# Problem details
In the listing below, find the line with "PIECE_GAP = 0.0003", then repeat exactly every line from the top through that one.

——————————

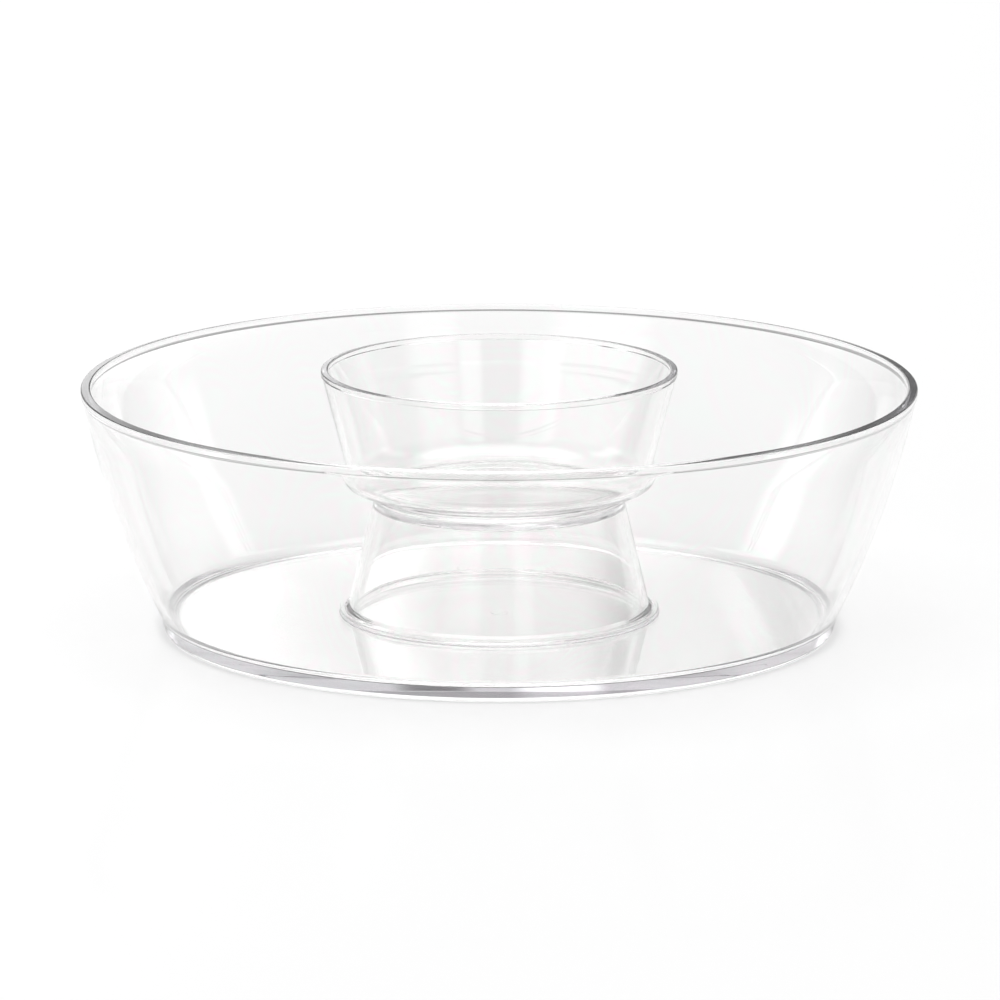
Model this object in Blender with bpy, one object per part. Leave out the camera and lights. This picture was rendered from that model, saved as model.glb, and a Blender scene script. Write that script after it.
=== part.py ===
"""Chip and dip server: a clear chip bowl, a dip stand on its floor, and a dip bowl on the stand.

Units are metres and +Z is up. The origin is on the common axis of the three pieces, on the
surface that the server stands on. Each piece is turned about +Z from the outline of its
section, a list of (radius, height) points. An outline starts on the axis on the upper side,
runs out, up to the rim, down the outside, and back to the axis on the underside.
"""

import math

import bmesh
import bpy

# Turned shapes
SEGMENTS = 72               # facets round each piece
ARC_STEPS = 4               # points along each rounded corner
WALL_STEPS = 8              # points along the curved wall of the chip bowl
PIECE_GAP = 0.0003          # between two pieces that rest on each other

# Chip bowl
RIM_RADIUS = 0.1525
BOWL_HEIGHT = 0.0897
RIM_WIDTH = 0.0036          # top of the rim, from its inner edge to its outer edge
RIM_FALL = 0.0005           # how much lower the rim's outer edge is than its inner edge
RIM_DEPTH = 0.0020          # upright outer face of the rim
RIM_PROUD = 0.0005          # how far the rim stands out from the wall under it
EDGE_ROUND = 0.0006         # broken edges of rims and feet
WALL_THICKNESS = 0.0028
WALL_BEND = 0.3300          # radius of the wall's gentle outward bow
FOOT_RADIUS = 0.1225        # outside of the foot where it meets the table
FOOT_TOP_RADIUS = 0.1240
FOOT_HEIGHT = 0.0054        # where the foot turns into the wall
FOOT_WIDTH = 0.0034
FLOOR_TOP = 0.0052
FLOOR_THICKNESS = 0.0040
CORNER_ROUND = 0.0065       # inside, between floor and wall

# Dip bowl
DIP_RIM_RADIUS = 0.0650
DIP_RIM_HEIGHT = 0.0955     # above the table: a little higher than the chip bowl's rim
DIP_HEIGHT = 0.0480         # from its foot to its rim
DIP_RIM_WIDTH = 0.0026
DIP_RIM_DEPTH = 0.0018
DIP_RIM_PROUD = 0.0003
DIP_RIM_FALL = 0.0003
DIP_WALL_THICKNESS = 0.0023
DIP_WALL_SLOPE = math.radians(14.5)     # from upright
DIP_CORNER_ROUND = 0.0120               # outside, between wall and underside
DIP_FLOOR_THICKNESS = 0.0026
DIP_FOOT_RADIUS = 0.0430
DIP_FOOT_WIDTH = 0.0026
DIP_FOOT_HEIGHT = 0.0022

# Dip stand
SEAT_CLEARANCE = 0.0004     # round the dip bowl's foot
SEAT_LIP_WIDTH = 0.0024
SEAT_LIP_HEIGHT = 0.0018
SEAT_PLATE_THICKNESS = 0.0026
STAND_WALL_THICKNESS = 0.0025
STAND_FOOT_RADIUS = 0.0560
STAND_FOOT_HEIGHT = 0.0030
STAND_FOOT_PROUD = 0.0012

# Ring on the chip bowl's floor that keeps the stand in the middle
KEEPER_CLEARANCE = 0.0004
KEEPER_WIDTH = 0.0020
KEEPER_HEIGHT = 0.0016

# Clear moulded plastic
CLEAR_COLOUR = (0.93, 0.93, 0.95, 1.0)
CLEAR_ROUGHNESS = 0.04
CLEAR_IOR = 1.49

# Heights above the table that follow from the sizes above
DIP_BASE = DIP_RIM_HEIGHT - DIP_HEIGHT
STAND_BASE = FLOOR_TOP + PIECE_GAP
SEAT_TOP = DIP_BASE - PIECE_GAP


def clear_old_objects():
    for old in list(bpy.data.objects):
        bpy.data.objects.remove(old, do_unlink=True)


def clear_plastic(name):
    material = bpy.data.materials.new(name)
    material.use_nodes = True
    shader = material.node_tree.nodes["Principled BSDF"]
    shader.inputs["Base Color"].default_value = CLEAR_COLOUR
    shader.inputs["Roughness"].default_value = CLEAR_ROUGHNESS
    shader.inputs["Metallic"].default_value = 0.0
    shader.inputs["IOR"].default_value = CLEAR_IOR
    shader.inputs["Transmission Weight"].default_value = 1.0
    material.diffuse_color = CLEAR_COLOUR
    return material


def rounded_corner(before, corner, after, radius, steps=ARC_STEPS):
    """Points of the arc that rounds the corner between the lines to before and to after."""
    to_before = math.atan2(before[1] - corner[1], before[0] - corner[0])
    to_after = math.atan2(after[1] - corner[1], after[0] - corner[0])
    turn = math.remainder(to_after - to_before, 2.0 * math.pi)
    half = abs(turn) / 2.0
    middle = to_before + turn / 2.0
    reach = radius / math.sin(half)
    centre = (corner[0] + reach * math.cos(middle), corner[1] + reach * math.sin(middle))
    side = math.copysign(1.0, turn)
    first = to_before - side * math.pi / 2.0
    sweep = side * (math.pi - abs(turn))
    points = []
    for step in range(steps + 1):
        angle = first - sweep * step / steps
        points.append((centre[0] + radius * math.cos(angle), centre[1] + radius * math.sin(angle)))
    return points


def bowed_wall(top, foot, bend):
    """Function giving the radius of a bowed wall's outline at a height and a depth into it."""
    run = (top[0] - foot[0], top[1] - foot[1])
    chord = math.hypot(*run)
    inward = math.sqrt(bend ** 2 - (chord / 2.0) ** 2)
    centre_radius = (top[0] + foot[0]) / 2.0 - inward * run[1] / chord
    centre_height = (top[1] + foot[1]) / 2.0 + inward * run[0] / chord

    def radius_at(height, depth):
        return centre_radius + math.sqrt((bend - depth) ** 2 - (height - centre_height) ** 2)

    return radius_at


def even_heights(low, high, steps):
    return [low + (high - low) * step / steps for step in range(steps + 1)]


def rim_outline(inner, outer, top, fall, base):
    """Rim from its inner face, over the top that falls outwards, to its outer face."""
    outer_top = top - fall
    outline = [(inner, base)]
    outline += rounded_corner((inner, base), (inner, top), (outer, outer_top), EDGE_ROUND, 2)
    outline += rounded_corner((inner, top), (outer, outer_top), (outer, base), EDGE_ROUND, 2)
    outline.append((outer, base))
    return outline


def foot_ring_outline(outer, width, height):
    """Ring foot from its outer face, over the flat that it stands on, to its inner face."""
    inner = outer - width
    outline = rounded_corner((outer, height), (outer, 0.0), (inner, 0.0), EDGE_ROUND, 2)
    outline += rounded_corner((outer, 0.0), (inner, 0.0), (inner, height), EDGE_ROUND, 2)
    outline.append((inner, height))
    return outline


def chip_bowl_outline():
    rim_base = BOWL_HEIGHT - RIM_FALL - RIM_DEPTH
    wall_top = (RIM_RADIUS - RIM_PROUD, rim_base - 2.0 * RIM_PROUD)
    wall_foot = (FOOT_TOP_RADIUS, FOOT_HEIGHT)
    radius_at = bowed_wall(wall_top, wall_foot, WALL_BEND)

    keeper_inner = STAND_FOOT_RADIUS + KEEPER_CLEARANCE
    keeper_outer = keeper_inner + KEEPER_WIDTH
    keeper_top = FLOOR_TOP + KEEPER_HEIGHT
    outline = [(0.0, FLOOR_TOP), (keeper_inner, FLOOR_TOP)]
    outline += rounded_corner((keeper_inner, FLOOR_TOP), (keeper_inner, keeper_top),
                              (keeper_outer, keeper_top), EDGE_ROUND, 2)
    outline += rounded_corner((keeper_inner, keeper_top), (keeper_outer, keeper_top),
                              (keeper_outer, FLOOR_TOP), EDGE_ROUND, 2)
    outline.append((keeper_outer, FLOOR_TOP))

    corner = (radius_at(FLOOR_TOP, WALL_THICKNESS), FLOOR_TOP)
    wall_above = (radius_at(FLOOR_TOP + CORNER_ROUND, WALL_THICKNESS), FLOOR_TOP + CORNER_ROUND)
    corner_points = rounded_corner((0.0, FLOOR_TOP), corner, wall_above, CORNER_ROUND)
    outline += corner_points
    for height in even_heights(corner_points[-1][1], rim_base, WALL_STEPS)[1:-1]:
        outline.append((radius_at(height, WALL_THICKNESS), height))

    outline += rim_outline(RIM_RADIUS - RIM_WIDTH, RIM_RADIUS, BOWL_HEIGHT, RIM_FALL, rim_base)
    for height in even_heights(wall_top[1], FOOT_HEIGHT, WALL_STEPS):
        outline.append((radius_at(height, 0.0), height))

    underside = FLOOR_TOP - FLOOR_THICKNESS
    outline += foot_ring_outline(FOOT_RADIUS, FOOT_WIDTH, underside)
    outline.append((0.0, underside))
    return outline


def dip_bowl_outline():
    """Outline above the dip bowl's own foot."""
    tilt = math.tan(DIP_WALL_SLOPE)
    wall_across = DIP_WALL_THICKNESS / math.cos(DIP_WALL_SLOPE)
    rim_base = DIP_HEIGHT - DIP_RIM_FALL - DIP_RIM_DEPTH
    wall_top = rim_base - DIP_RIM_PROUD
    floor_top = DIP_FOOT_HEIGHT + DIP_FLOOR_THICKNESS

    def outer_at(height):
        return DIP_RIM_RADIUS - DIP_RIM_PROUD - (wall_top - height) * tilt

    def inner_at(height):
        return outer_at(height) - wall_across

    inner_round = DIP_CORNER_ROUND - DIP_WALL_THICKNESS
    outline = [(0.0, floor_top)]
    outline += rounded_corner((0.0, floor_top), (inner_at(floor_top), floor_top),
                              (inner_at(rim_base), rim_base), inner_round)
    outline += rim_outline(DIP_RIM_RADIUS - DIP_RIM_WIDTH, DIP_RIM_RADIUS, DIP_HEIGHT,
                           DIP_RIM_FALL, rim_base)
    outline.append((outer_at(wall_top), wall_top))
    outline += rounded_corner((outer_at(wall_top), wall_top),
                              (outer_at(DIP_FOOT_HEIGHT), DIP_FOOT_HEIGHT),
                              (0.0, DIP_FOOT_HEIGHT), DIP_CORNER_ROUND)
    outline.append((DIP_FOOT_RADIUS, DIP_FOOT_HEIGHT))
    outline += foot_ring_outline(DIP_FOOT_RADIUS, DIP_FOOT_WIDTH, DIP_FOOT_HEIGHT)
    outline.append((0.0, DIP_FOOT_HEIGHT))
    return outline


def dip_stand_outline():
    """Outline above the stand's own foot."""
    seat = SEAT_TOP - STAND_BASE
    lip_top = seat + SEAT_LIP_HEIGHT
    lip_inner = DIP_FOOT_RADIUS + SEAT_CLEARANCE
    lip_outer = lip_inner + SEAT_LIP_WIDTH
    wall_foot = STAND_FOOT_RADIUS - STAND_FOOT_PROUD
    flare = (wall_foot - lip_outer) / (seat - STAND_FOOT_HEIGHT)
    plate_underside = seat - SEAT_PLATE_THICKNESS

    def inner_at(height):
        return wall_foot - flare * (height - STAND_FOOT_HEIGHT) - STAND_WALL_THICKNESS

    outline = [(0.0, seat), (lip_inner, seat)]
    outline += rounded_corner((lip_inner, seat), (lip_inner, lip_top), (lip_outer, lip_top),
                              EDGE_ROUND, 2)
    outline += rounded_corner((lip_inner, lip_top), (lip_outer, lip_top), (lip_outer, seat),
                              EDGE_ROUND, 2)
    outline += [(lip_outer, seat), (wall_foot, STAND_FOOT_HEIGHT)]
    outline.append((STAND_FOOT_RADIUS, STAND_FOOT_HEIGHT - STAND_FOOT_PROUD))
    outline += rounded_corner((STAND_FOOT_RADIUS, STAND_FOOT_HEIGHT), (STAND_FOOT_RADIUS, 0.0),
                              (inner_at(0.0), 0.0), EDGE_ROUND, 2)
    outline.append((inner_at(0.0), 0.0))
    outline.append((inner_at(plate_underside), plate_underside))
    outline.append((0.0, plate_underside))
    return outline


def turned_piece(name, outline, base_height, material):
    """Closed solid of an outline turned about +Z, with its origin on the axis at its base."""
    shape = bmesh.new()
    rail = [shape.verts.new((radius, 0.0, height)) for radius, height in outline]
    edges = [shape.edges.new(pair) for pair in zip(rail, rail[1:])]
    bmesh.ops.spin(shape, geom=rail + edges, cent=(0.0, 0.0, 0.0), axis=(0.0, 0.0, 1.0),
                   angle=2.0 * math.pi, steps=SEGMENTS, use_merge=True)
    bmesh.ops.remove_doubles(shape, verts=shape.verts, dist=1e-6)
    bmesh.ops.recalc_face_normals(shape, faces=shape.faces)
    mesh = bpy.data.meshes.new(name)
    shape.to_mesh(mesh)
    shape.free()
    mesh.shade_smooth()
    mesh.set_sharp_from_angle(angle=math.radians(30.0))
    mesh.materials.append(material)
    piece = bpy.data.objects.new(name, mesh)
    piece.location.z = base_height
    bpy.context.collection.objects.link(piece)
    return piece


clear_old_objects()
turned_piece("chip_bowl", chip_bowl_outline(), 0.0, clear_plastic("clear_chip_bowl"))
turned_piece("dip_stand", dip_stand_outline(), STAND_BASE, clear_plastic("clear_dip_stand"))
turned_piece("dip_bowl", dip_bowl_outline(), DIP_BASE, clear_plastic("clear_dip_bowl"))
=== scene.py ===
import math

import bpy
import numpy as np
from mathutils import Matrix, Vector


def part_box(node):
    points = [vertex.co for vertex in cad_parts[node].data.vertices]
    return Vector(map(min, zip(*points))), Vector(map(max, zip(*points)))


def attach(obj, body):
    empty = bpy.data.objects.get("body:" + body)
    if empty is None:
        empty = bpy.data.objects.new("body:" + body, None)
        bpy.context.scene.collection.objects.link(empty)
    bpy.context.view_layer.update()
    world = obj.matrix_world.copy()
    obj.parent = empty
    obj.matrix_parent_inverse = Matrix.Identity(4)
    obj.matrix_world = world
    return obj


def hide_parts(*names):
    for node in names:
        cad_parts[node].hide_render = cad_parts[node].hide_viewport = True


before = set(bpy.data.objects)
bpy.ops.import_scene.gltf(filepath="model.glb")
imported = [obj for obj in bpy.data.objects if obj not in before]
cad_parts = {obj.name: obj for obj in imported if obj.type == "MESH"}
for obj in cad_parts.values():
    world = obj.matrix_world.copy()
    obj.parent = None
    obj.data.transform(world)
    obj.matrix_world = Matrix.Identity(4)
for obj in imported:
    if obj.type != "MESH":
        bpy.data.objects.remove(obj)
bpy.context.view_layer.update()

# ---------------------------------------------------------------------------------------------
# Sizes, in metres
# ---------------------------------------------------------------------------------------------

# Turned surfaces
SEGMENTS = 384                      # faces round each piece
ARC_STEP = math.radians(11.25)      # turn between two points of a rounded edge
WALL_STEPS = 48                     # points along a bowed wall
EDGE = 0.0004                       # rounding of small outside edges
CREASE = 0.0003                     # rounding of small inside corners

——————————

# Reply to the task
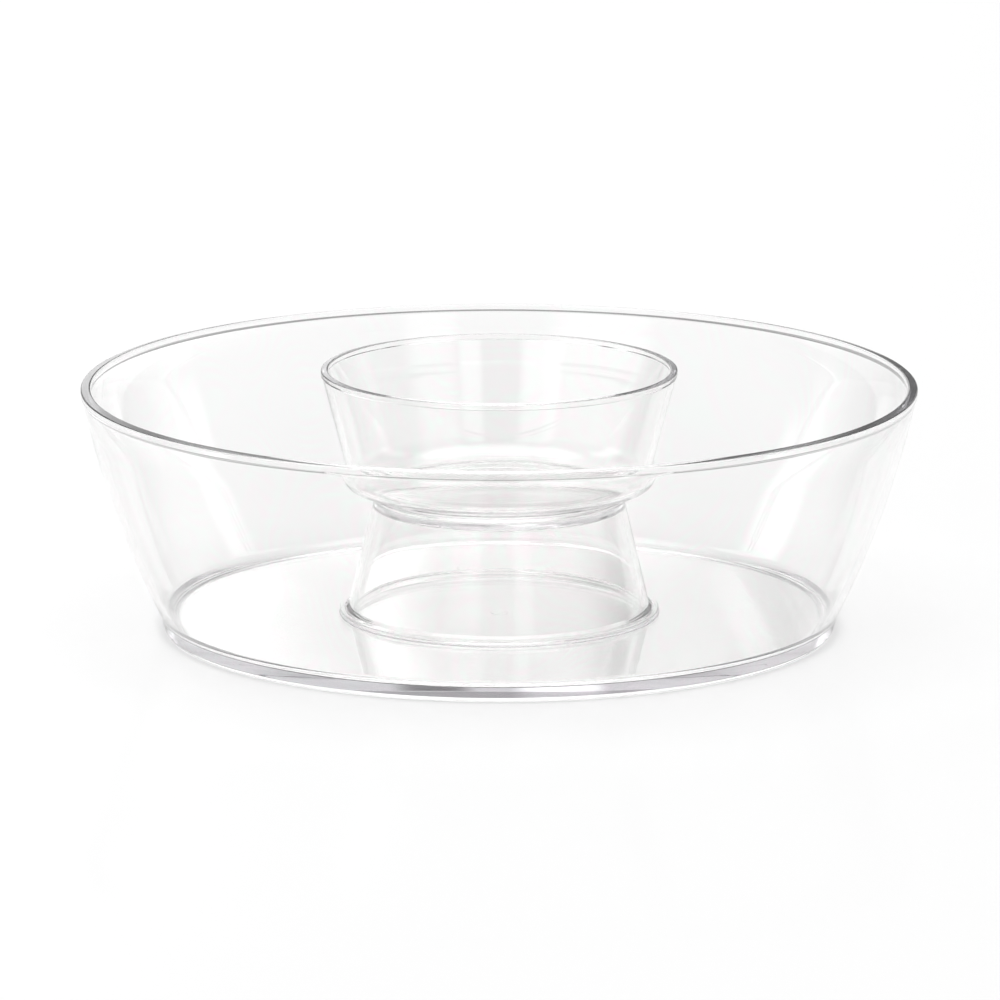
Model this object in Blender with bpy, one object per part. Leave out the camera and lights. This picture was rendered from that model, saved as model.glb, and a Blender scene script. Write that script after it.
=== part.py ===
"""Chip and dip server: a clear chip bowl, a dip stand on its floor, and a dip bowl on the stand.

Units are metres and +Z is up. The origin is on the common axis of the three pieces, on the
surface that the server stands on. Each piece is turned about +Z from the outline of its
section, a list of (radius, height) points. An outline starts on the axis on the upper side,
runs out, up to the rim, down the outside, and back to the axis on the underside.
"""

import math

import bmesh
import bpy

# Turned shapes
SEGMENTS = 72               # facets round each piece
ARC_STEPS = 4               # points along each rounded corner
WALL_STEPS = 8              # points along the curved wall of the chip bowl
PIECE_GAP = 0.0003          # between two pieces that rest on each other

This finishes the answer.